### [Your instructions]
Output all of the entries below precisely as written.

═══

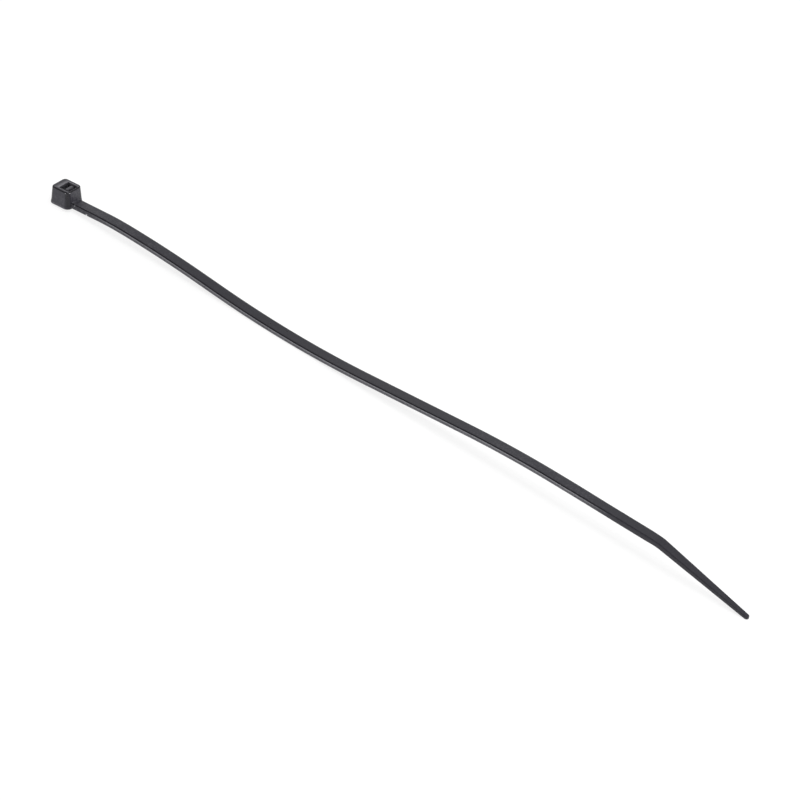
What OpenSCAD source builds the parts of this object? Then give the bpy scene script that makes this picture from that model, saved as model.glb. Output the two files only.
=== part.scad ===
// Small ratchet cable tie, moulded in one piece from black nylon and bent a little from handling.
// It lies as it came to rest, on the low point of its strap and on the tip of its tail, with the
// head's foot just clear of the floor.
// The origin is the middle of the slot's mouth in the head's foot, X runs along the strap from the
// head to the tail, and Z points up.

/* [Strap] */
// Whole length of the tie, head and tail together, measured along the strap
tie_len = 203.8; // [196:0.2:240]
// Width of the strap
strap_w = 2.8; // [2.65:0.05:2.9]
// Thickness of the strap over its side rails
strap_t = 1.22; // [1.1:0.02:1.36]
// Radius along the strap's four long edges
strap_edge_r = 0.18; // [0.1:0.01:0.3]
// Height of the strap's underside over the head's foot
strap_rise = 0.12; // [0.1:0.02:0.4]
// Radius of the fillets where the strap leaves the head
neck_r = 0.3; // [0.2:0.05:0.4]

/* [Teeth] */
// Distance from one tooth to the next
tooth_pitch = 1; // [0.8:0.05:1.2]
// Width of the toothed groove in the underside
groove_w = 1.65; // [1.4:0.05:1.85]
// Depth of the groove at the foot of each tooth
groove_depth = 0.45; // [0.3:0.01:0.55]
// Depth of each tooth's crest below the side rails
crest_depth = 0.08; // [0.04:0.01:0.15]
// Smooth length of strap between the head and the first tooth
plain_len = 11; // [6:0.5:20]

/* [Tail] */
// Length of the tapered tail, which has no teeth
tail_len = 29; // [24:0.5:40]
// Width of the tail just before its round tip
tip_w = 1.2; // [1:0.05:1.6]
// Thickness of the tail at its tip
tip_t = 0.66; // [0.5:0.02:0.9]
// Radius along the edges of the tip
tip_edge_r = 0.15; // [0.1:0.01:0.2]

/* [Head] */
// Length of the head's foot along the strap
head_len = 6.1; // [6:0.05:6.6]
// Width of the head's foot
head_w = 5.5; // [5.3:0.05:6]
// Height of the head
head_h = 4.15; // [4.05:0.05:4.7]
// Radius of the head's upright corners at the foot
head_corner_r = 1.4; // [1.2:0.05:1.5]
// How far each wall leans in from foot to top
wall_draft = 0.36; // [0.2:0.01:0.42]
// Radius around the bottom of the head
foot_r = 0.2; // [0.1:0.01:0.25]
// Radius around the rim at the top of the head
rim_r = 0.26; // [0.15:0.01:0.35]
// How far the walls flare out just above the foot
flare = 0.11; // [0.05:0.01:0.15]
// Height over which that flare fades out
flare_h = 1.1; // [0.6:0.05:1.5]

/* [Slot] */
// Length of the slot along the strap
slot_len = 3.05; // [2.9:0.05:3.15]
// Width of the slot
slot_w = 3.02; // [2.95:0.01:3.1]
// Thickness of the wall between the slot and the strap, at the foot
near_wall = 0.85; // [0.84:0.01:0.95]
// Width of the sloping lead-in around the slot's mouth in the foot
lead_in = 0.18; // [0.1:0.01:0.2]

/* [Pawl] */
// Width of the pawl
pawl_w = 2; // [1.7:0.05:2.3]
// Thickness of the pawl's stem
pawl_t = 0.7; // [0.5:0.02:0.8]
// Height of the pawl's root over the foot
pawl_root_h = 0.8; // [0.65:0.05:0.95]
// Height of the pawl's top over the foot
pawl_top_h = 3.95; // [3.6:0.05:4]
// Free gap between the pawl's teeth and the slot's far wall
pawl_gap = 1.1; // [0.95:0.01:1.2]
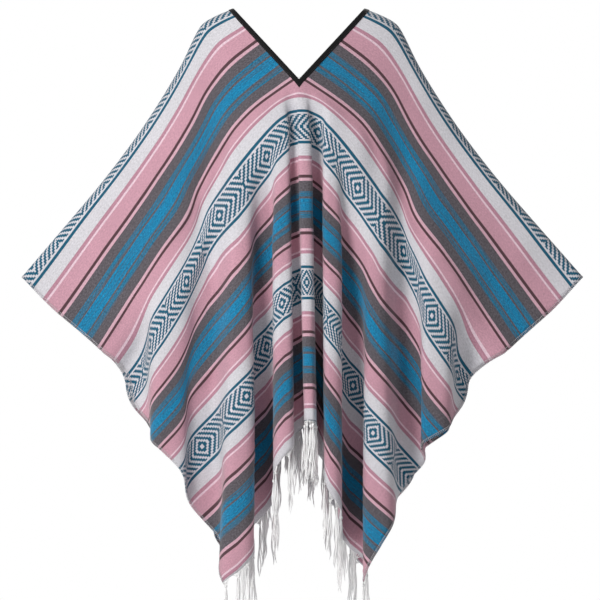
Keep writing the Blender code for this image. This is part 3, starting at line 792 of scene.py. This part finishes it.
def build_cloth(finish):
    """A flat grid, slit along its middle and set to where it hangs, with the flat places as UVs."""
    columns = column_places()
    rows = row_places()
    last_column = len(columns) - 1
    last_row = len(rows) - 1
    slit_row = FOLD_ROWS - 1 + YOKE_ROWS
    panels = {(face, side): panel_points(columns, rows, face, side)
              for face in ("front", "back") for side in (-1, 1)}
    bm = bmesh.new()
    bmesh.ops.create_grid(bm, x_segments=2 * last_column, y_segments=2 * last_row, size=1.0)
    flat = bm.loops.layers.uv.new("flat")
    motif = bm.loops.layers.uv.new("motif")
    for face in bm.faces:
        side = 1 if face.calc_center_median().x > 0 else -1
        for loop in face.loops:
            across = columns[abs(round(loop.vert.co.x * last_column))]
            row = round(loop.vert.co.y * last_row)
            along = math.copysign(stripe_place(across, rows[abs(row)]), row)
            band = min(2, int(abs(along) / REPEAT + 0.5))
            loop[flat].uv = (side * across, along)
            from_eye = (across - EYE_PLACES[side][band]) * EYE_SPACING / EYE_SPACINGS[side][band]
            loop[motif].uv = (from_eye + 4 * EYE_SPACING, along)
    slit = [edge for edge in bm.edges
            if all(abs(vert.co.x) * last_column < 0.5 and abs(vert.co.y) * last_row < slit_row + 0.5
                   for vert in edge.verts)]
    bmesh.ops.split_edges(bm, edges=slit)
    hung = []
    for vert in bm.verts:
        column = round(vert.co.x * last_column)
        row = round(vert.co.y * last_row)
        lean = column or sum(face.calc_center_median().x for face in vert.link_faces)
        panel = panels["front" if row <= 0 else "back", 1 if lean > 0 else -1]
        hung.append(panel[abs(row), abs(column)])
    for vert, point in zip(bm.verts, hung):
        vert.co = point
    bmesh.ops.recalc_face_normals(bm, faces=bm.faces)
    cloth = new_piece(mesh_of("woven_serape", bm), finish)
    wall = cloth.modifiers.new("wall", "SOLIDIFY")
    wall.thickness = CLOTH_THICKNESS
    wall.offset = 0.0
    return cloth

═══

### [Response to this exercise]
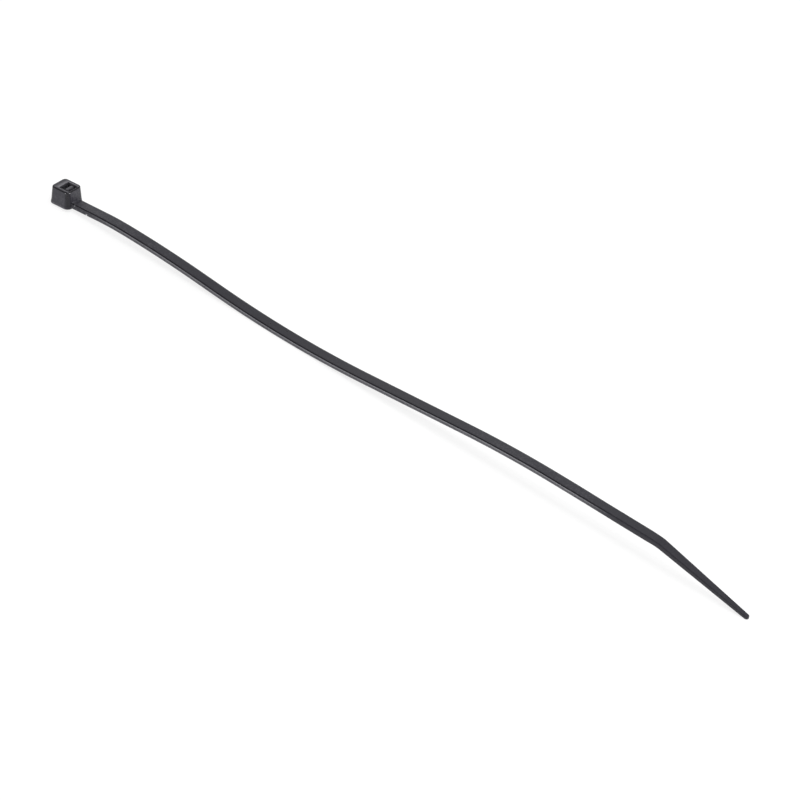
What OpenSCAD source builds the parts of this object? Then give the bpy scene script that makes this picture from that model, saved as model.glb. Output the two files only.
=== part.scad ===
// Small ratchet cable tie, moulded in one piece from black nylon and bent a little from handling.
// It lies as it came to rest, on the low point of its strap and on the tip of its tail, with the
// head's foot just clear of the floor.
// The origin is the middle of the slot's mouth in the head's foot, X runs along the strap from the
// head to the tail, and Z points up.

/* [Strap] */
// Whole length of the tie, head and tail together, measured along the strap
tie_len = 203.8; // [196:0.2:240]
// Width of the strap
strap_w = 2.8; // [2.65:0.05:2.9]
// Thickness of the strap over its side rails
strap_t = 1.22; // [1.1:0.02:1.36]
// Radius along the strap's four long edges
strap_edge_r = 0.18; // [0.1:0.01:0.3]
// Height of the strap's underside over the head's foot
strap_rise = 0.12; // [0.1:0.02:0.4]
// Radius of the fillets where the strap leaves the head
neck_r = 0.3; // [0.2:0.05:0.4]

/* [Teeth] */
// Distance from one tooth to the next
tooth_pitch = 1; // [0.8:0.05:1.2]
// Width of the toothed groove in the underside
groove_w = 1.65; // [1.4:0.05:1.85]
// Depth of the groove at the foot of each tooth
groove_depth = 0.45; // [0.3:0.01:0.55]
// Depth of each tooth's crest below the side rails
crest_depth = 0.08; // [0.04:0.01:0.15]
// Smooth length of strap between the head and the first tooth
plain_len = 11; // [6:0.5:20]

/* [Tail] */
// Length of the tapered tail, which has no teeth
tail_len = 29; // [24:0.5:40]
// Width of the tail just before its round tip
tip_w = 1.2; // [1:0.05:1.6]
// Thickness of the tail at its tip
tip_t = 0.66; // [0.5:0.02:0.9]
// Radius along the edges of the tip
tip_edge_r = 0.15; // [0.1:0.01:0.2]

/* [Head] */
// Length of the head's foot along the strap
head_len = 6.1; // [6:0.05:6.6]
// Width of the head's foot
head_w = 5.5; // [5.3:0.05:6]
// Height of the head
head_h = 4.15; // [4.05:0.05:4.7]
// Radius of the head's upright corners at the foot
head_corner_r = 1.4; // [1.2:0.05:1.5]
// How far each wall leans in from foot to top
wall_draft = 0.36; // [0.2:0.01:0.42]
// Radius around the bottom of the head
foot_r = 0.2; // [0.1:0.01:0.25]
// Radius around the rim at the top of the head
rim_r = 0.26; // [0.15:0.01:0.35]
// How far the walls flare out just above the foot
flare = 0.11; // [0.05:0.01:0.15]
// Height over which that flare fades out
flare_h = 1.1; // [0.6:0.05:1.5]

/* [Slot] */
// Length of the slot along the strap
slot_len = 3.05; // [2.9:0.05:3.15]
// Width of the slot
slot_w = 3.02; // [2.95:0.01:3.1]
// Thickness of the wall between the slot and the strap, at the foot
near_wall = 0.85; // [0.84:0.01:0.95]
// Width of the sloping lead-in around the slot's mouth in the foot
lead_in = 0.18; // [0.1:0.01:0.2]

/* [Pawl] */
// Width of the pawl
pawl_w = 2; // [1.7:0.05:2.3]
// Thickness of the pawl's stem
pawl_t = 0.7; // [0.5:0.02:0.8]
// Height of the pawl's root over the foot
pawl_root_h = 0.8; // [0.65:0.05:0.95]
// Height of the pawl's top over the foot
pawl_top_h = 3.95; // [3.6:0.05:4]
// Free gap between the pawl's teeth and the slot's far wall
pawl_gap = 1.1; // [0.95:0.01:1.2]
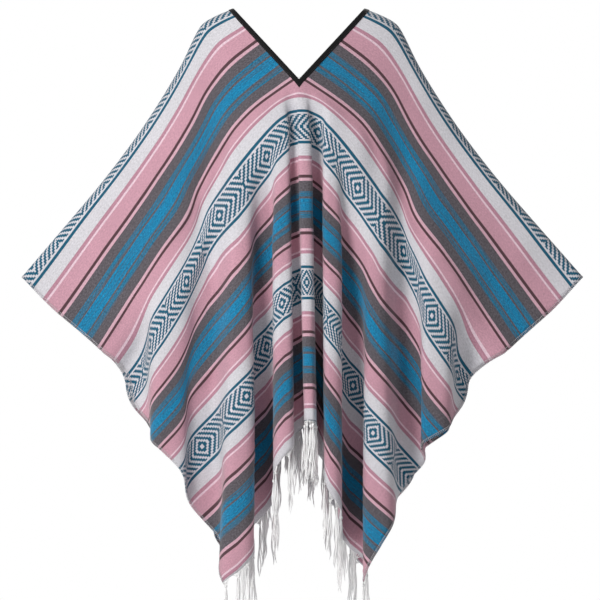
Keep writing the Blender code for this image. This is part 3, starting at line 792 of scene.py. This part finishes it.
def build_cloth(finish):
    """A flat grid, slit along its middle and set to where it hangs, with the flat places as UVs."""
    columns = column_places()
    rows = row_places()
    last_column = len(columns) - 1
    last_row = len(rows) - 1
    slit_row = FOLD_ROWS - 1 + YOKE_ROWS
    panels = {(face, side): panel_points(columns, rows, face, side)
              for face in ("front", "back") for side in (-1, 1)}
    bm = bmesh.new()
    bmesh.ops.create_grid(bm, x_segments=2 * last_column, y_segments=2 * last_row, size=1.0)
    flat = bm.loops.layers.uv.new("flat")
    motif = bm.loops.layers.uv.new("motif")
    for face in bm.faces:
        side = 1 if face.calc_center_median().x > 0 else -1
        for loop in face.loops:
            across = columns[abs(round(loop.vert.co.x * last_column))]
            row = round(loop.vert.co.y * last_row)
            along = math.copysign(stripe_place(across, rows[abs(row)]), row)
            band = min(2, int(abs(along) / REPEAT + 0.5))
            loop[flat].uv = (side * across, along)
            from_eye = (across - EYE_PLACES[side][band]) * EYE_SPACING / EYE_SPACINGS[side][band]
            loop[motif].uv = (from_eye + 4 * EYE_SPACING, along)
    slit = [edge for edge in bm.edges
            if all(abs(vert.co.x) * last_column < 0.5 and abs(vert.co.y) * last_row < slit_row + 0.5
                   for vert in edge.verts)]
    bmesh.ops.split_edges(bm, edges=slit)
    hung = []
    for vert in bm.verts:
        column = round(vert.co.x * last_column)
        row = round(vert.co.y * last_row)
        lean = column or sum(face.calc_center_median().x for face in vert.link_faces)
        panel = panels["front" if row <= 0 else "back", 1 if lean > 0 else -1]
        hung.append(panel[abs(row), abs(column)])
    for vert, point in zip(bm.verts, hung):
        vert.co = point
    bmesh.ops.recalc_face_normals(bm, faces=bm.faces)
    cloth = new_piece(mesh_of("woven_serape", bm), finish)
    wall = cloth.modifiers.new("wall", "SOLIDIFY")
    wall.thickness = CLOTH_THICKNESS
    wall.offset = 0.0
    return cloth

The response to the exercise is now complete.